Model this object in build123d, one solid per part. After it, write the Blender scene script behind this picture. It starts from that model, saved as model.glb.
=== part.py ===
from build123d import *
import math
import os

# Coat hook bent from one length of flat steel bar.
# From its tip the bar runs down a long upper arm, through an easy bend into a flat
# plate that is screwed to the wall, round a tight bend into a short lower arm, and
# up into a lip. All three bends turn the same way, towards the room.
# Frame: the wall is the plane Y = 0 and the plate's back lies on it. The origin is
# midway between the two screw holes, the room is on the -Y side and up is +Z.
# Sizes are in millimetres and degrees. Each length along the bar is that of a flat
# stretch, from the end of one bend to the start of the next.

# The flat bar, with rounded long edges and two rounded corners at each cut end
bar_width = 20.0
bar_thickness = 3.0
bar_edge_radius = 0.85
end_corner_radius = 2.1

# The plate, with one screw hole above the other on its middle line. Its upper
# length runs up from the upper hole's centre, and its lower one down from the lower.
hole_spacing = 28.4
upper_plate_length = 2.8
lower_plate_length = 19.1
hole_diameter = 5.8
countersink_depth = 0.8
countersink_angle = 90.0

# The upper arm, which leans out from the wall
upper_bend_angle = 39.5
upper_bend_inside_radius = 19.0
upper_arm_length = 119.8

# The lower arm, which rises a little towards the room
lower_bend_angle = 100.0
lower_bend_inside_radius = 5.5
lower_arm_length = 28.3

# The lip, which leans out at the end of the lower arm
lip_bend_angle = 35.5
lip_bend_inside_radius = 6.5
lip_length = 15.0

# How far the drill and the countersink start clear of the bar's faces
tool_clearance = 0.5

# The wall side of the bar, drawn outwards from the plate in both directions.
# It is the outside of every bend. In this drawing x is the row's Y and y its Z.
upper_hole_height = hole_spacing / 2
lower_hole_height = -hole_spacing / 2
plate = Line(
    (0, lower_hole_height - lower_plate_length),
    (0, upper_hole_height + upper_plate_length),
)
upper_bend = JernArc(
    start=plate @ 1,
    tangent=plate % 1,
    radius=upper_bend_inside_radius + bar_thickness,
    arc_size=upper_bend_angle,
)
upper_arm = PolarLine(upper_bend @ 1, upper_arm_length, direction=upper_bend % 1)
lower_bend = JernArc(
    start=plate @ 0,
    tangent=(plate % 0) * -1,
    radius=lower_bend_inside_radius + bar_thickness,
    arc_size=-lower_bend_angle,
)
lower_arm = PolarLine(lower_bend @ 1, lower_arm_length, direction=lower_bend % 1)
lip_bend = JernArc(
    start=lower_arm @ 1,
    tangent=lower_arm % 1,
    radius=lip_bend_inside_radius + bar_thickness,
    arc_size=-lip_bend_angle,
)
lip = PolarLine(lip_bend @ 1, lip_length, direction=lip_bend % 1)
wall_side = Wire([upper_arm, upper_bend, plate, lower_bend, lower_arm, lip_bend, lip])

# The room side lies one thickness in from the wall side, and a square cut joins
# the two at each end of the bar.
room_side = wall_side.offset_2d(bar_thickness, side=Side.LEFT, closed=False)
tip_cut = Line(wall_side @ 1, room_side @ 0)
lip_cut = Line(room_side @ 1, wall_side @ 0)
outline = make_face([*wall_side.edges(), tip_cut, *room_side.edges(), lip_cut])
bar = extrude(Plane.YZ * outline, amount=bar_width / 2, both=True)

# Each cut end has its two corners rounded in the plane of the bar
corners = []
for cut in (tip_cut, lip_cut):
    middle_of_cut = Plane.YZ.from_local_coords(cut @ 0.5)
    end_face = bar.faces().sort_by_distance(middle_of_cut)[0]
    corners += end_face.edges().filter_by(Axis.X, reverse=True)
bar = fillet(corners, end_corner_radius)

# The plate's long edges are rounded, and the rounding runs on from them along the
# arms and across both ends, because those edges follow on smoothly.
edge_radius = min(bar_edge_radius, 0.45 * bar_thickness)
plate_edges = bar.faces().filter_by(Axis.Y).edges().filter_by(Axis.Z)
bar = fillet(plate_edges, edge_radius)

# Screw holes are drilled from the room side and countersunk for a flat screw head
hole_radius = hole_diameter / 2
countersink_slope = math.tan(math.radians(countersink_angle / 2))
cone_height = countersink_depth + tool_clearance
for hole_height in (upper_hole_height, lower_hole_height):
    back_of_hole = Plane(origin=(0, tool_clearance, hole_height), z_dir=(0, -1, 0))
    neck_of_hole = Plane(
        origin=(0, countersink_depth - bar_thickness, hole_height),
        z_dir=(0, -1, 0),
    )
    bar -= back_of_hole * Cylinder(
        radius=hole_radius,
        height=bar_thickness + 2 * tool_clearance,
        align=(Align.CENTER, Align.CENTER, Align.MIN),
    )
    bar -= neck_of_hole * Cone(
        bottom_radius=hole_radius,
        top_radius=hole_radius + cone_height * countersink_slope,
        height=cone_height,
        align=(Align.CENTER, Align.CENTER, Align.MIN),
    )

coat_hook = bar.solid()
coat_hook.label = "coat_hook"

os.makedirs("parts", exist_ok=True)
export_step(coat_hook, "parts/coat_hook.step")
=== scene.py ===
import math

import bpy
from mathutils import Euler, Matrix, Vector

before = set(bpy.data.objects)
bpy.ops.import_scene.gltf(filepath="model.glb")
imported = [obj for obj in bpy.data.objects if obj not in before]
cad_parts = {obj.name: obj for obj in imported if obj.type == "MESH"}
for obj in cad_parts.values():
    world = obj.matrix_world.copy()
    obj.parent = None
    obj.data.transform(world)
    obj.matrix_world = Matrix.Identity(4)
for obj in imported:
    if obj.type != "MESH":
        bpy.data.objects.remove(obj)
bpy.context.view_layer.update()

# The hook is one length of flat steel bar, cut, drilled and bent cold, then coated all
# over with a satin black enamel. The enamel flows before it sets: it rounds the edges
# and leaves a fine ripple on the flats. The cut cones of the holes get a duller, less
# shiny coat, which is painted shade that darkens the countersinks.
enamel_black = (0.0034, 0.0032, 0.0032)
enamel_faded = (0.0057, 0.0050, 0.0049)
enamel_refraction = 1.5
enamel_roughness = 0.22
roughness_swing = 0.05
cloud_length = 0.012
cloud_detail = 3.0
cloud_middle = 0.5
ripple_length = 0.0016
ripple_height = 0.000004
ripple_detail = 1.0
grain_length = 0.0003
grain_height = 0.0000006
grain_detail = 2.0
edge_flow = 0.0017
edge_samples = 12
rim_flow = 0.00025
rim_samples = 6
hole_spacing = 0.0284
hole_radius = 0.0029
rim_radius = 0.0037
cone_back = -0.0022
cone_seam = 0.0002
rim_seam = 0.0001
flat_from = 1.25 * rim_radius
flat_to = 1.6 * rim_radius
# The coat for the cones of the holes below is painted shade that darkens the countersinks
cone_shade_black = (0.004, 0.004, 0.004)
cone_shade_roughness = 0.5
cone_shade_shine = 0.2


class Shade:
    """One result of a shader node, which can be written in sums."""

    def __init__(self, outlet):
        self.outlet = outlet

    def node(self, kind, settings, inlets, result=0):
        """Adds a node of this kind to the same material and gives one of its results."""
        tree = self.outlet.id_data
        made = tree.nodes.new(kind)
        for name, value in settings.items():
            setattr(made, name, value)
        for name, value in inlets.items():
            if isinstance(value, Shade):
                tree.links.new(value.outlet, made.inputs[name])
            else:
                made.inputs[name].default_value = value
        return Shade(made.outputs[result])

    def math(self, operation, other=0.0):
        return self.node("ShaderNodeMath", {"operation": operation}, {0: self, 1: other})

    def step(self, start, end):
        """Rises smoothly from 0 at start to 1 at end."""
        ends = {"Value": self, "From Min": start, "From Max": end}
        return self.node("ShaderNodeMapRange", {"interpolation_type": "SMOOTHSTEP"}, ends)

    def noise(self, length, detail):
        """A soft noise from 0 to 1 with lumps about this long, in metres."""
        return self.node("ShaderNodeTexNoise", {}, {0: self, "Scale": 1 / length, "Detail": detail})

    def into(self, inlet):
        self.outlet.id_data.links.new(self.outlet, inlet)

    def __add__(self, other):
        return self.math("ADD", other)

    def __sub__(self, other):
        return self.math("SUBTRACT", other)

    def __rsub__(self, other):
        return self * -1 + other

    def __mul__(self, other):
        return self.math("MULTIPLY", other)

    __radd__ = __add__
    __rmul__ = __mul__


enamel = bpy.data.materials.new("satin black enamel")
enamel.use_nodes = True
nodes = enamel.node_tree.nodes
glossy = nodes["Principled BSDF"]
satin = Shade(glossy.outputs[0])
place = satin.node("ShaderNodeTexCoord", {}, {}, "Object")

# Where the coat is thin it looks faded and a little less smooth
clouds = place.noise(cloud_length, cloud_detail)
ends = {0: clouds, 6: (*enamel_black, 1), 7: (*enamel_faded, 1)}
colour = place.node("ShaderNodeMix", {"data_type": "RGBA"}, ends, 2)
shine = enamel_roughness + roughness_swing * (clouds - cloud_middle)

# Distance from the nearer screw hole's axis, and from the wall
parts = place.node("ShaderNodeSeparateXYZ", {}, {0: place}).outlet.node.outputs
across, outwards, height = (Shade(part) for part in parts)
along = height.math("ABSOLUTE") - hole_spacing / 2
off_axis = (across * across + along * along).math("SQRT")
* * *
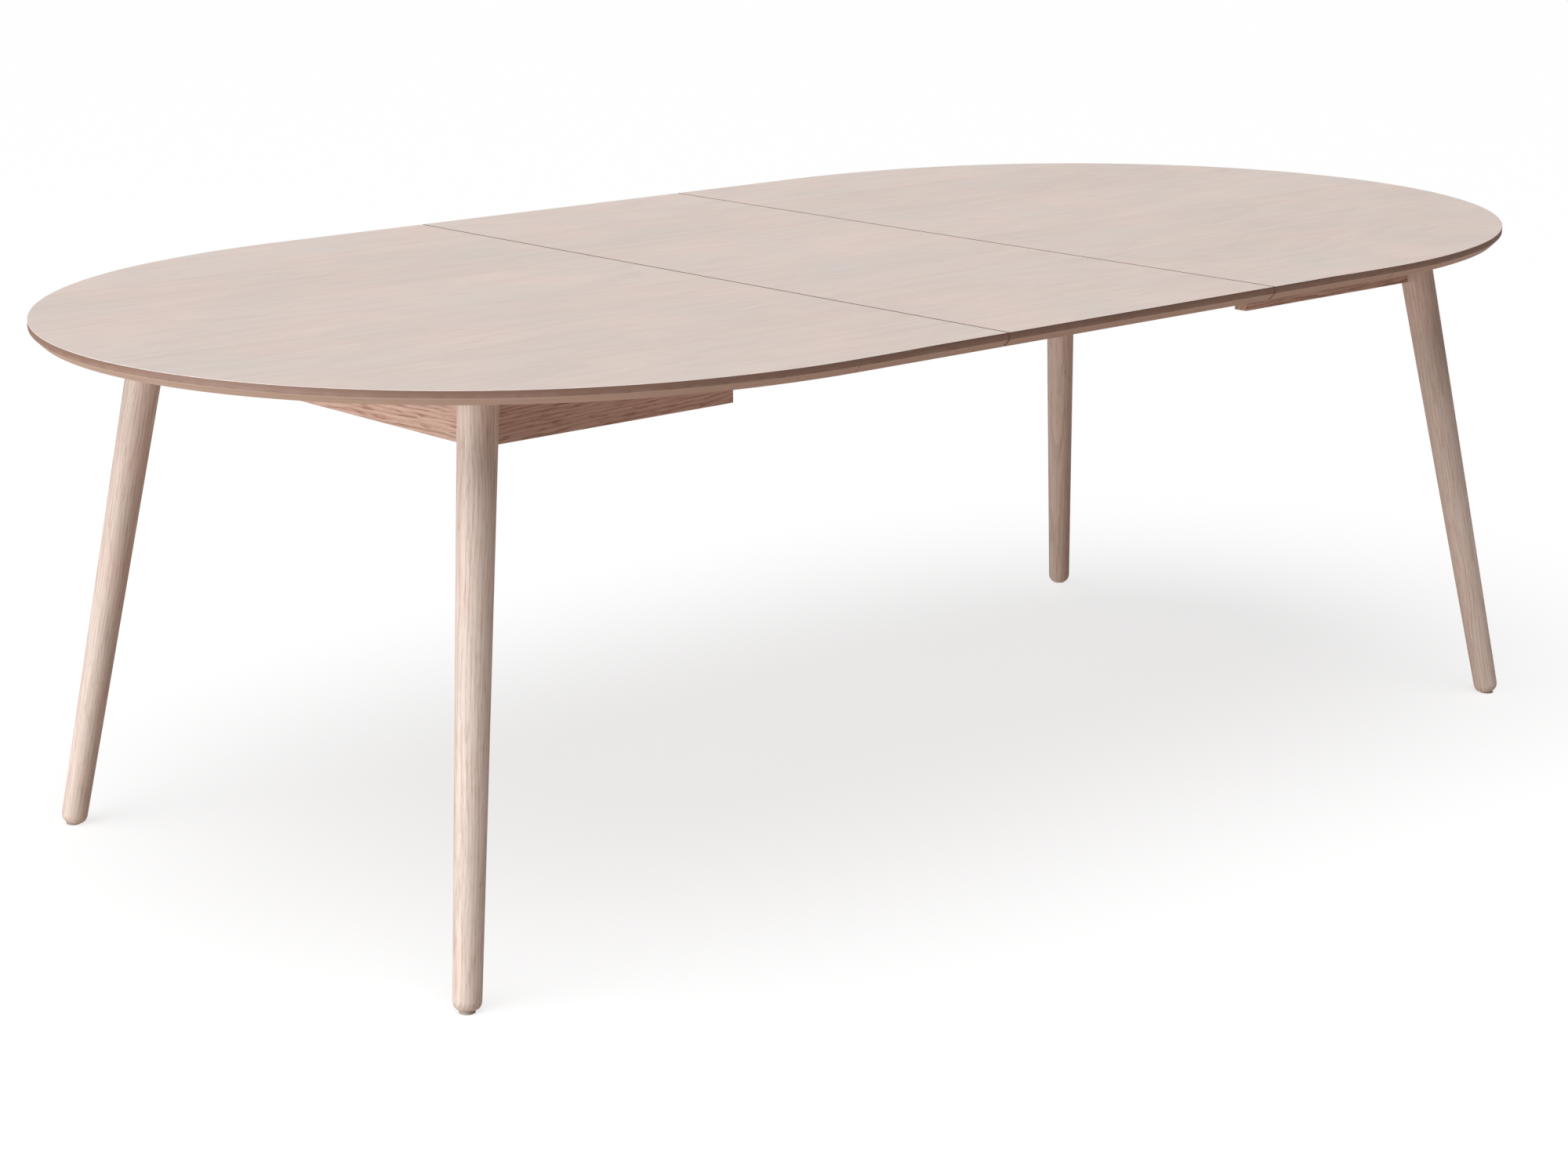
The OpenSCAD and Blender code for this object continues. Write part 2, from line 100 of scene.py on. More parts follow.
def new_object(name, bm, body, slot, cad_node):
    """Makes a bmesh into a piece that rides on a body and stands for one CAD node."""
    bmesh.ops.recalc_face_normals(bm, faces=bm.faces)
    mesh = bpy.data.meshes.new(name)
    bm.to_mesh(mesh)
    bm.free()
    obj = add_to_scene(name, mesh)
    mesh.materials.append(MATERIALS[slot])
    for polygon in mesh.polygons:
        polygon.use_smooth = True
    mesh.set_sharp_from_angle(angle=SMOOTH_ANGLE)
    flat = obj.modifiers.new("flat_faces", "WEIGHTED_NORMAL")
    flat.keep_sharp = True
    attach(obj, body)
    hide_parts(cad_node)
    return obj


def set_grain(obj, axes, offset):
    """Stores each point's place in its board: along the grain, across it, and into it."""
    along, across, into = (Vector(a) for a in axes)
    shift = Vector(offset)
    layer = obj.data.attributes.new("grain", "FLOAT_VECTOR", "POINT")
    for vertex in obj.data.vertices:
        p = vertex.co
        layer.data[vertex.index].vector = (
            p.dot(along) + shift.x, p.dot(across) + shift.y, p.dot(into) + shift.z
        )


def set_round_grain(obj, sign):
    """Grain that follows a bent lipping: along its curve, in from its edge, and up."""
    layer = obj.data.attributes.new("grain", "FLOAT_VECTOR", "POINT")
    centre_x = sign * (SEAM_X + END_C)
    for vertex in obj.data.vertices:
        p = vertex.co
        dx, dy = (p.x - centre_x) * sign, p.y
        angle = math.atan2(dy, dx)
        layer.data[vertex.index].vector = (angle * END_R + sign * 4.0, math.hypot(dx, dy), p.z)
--
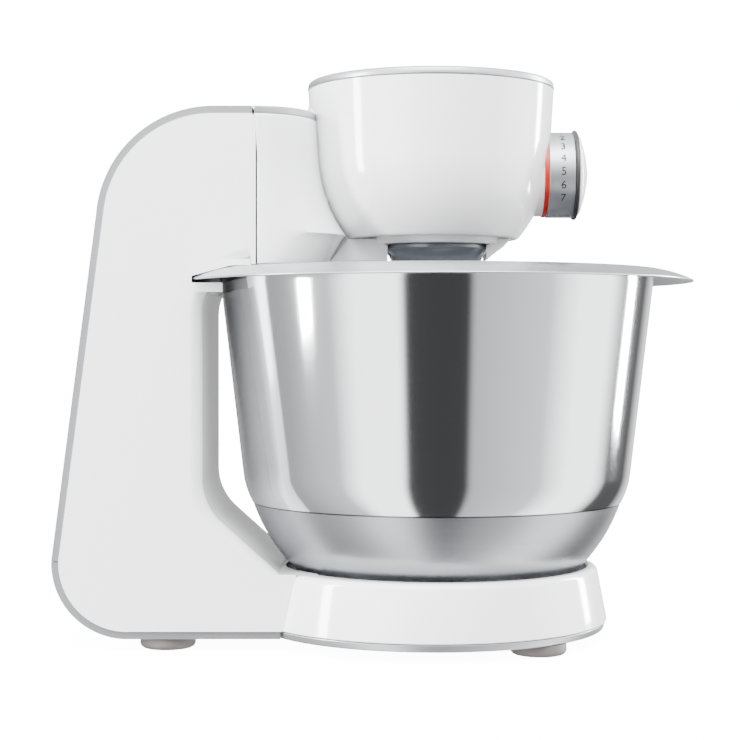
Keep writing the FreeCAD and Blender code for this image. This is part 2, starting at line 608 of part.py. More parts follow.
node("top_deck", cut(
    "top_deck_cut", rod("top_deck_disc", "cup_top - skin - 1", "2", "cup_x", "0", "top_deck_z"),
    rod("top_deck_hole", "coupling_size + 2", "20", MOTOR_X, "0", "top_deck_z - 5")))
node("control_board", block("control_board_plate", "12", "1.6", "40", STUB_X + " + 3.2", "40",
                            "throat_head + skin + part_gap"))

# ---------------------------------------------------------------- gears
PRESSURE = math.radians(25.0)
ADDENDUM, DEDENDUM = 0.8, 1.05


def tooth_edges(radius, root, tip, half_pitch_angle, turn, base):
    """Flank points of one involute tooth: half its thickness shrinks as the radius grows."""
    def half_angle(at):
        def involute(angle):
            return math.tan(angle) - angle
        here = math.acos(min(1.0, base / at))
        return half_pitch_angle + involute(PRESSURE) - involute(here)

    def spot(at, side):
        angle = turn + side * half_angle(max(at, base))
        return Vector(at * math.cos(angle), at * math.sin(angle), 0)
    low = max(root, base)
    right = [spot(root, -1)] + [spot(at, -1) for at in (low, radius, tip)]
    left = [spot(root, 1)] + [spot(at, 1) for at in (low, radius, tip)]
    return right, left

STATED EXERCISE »
From the records above, quote only the lines running from the line with "coat_hook = bar.solid()" to the line with "bpy.data.objects.remove(obj)", both lines included.

FULL OUTPUT »
coat_hook = bar.solid()
coat_hook.label = "coat_hook"

os.makedirs("parts", exist_ok=True)
export_step(coat_hook, "parts/coat_hook.step")
=== scene.py ===
import math

import bpy
from mathutils import Euler, Matrix, Vector

before = set(bpy.data.objects)
bpy.ops.import_scene.gltf(filepath="model.glb")
imported = [obj for obj in bpy.data.objects if obj not in before]
cad_parts = {obj.name: obj for obj in imported if obj.type == "MESH"}
for obj in cad_parts.values():
    world = obj.matrix_world.copy()
    obj.parent = None
    obj.data.transform(world)
    obj.matrix_world = Matrix.Identity(4)
for obj in imported:
    if obj.type != "MESH":
        bpy.data.objects.remove(obj)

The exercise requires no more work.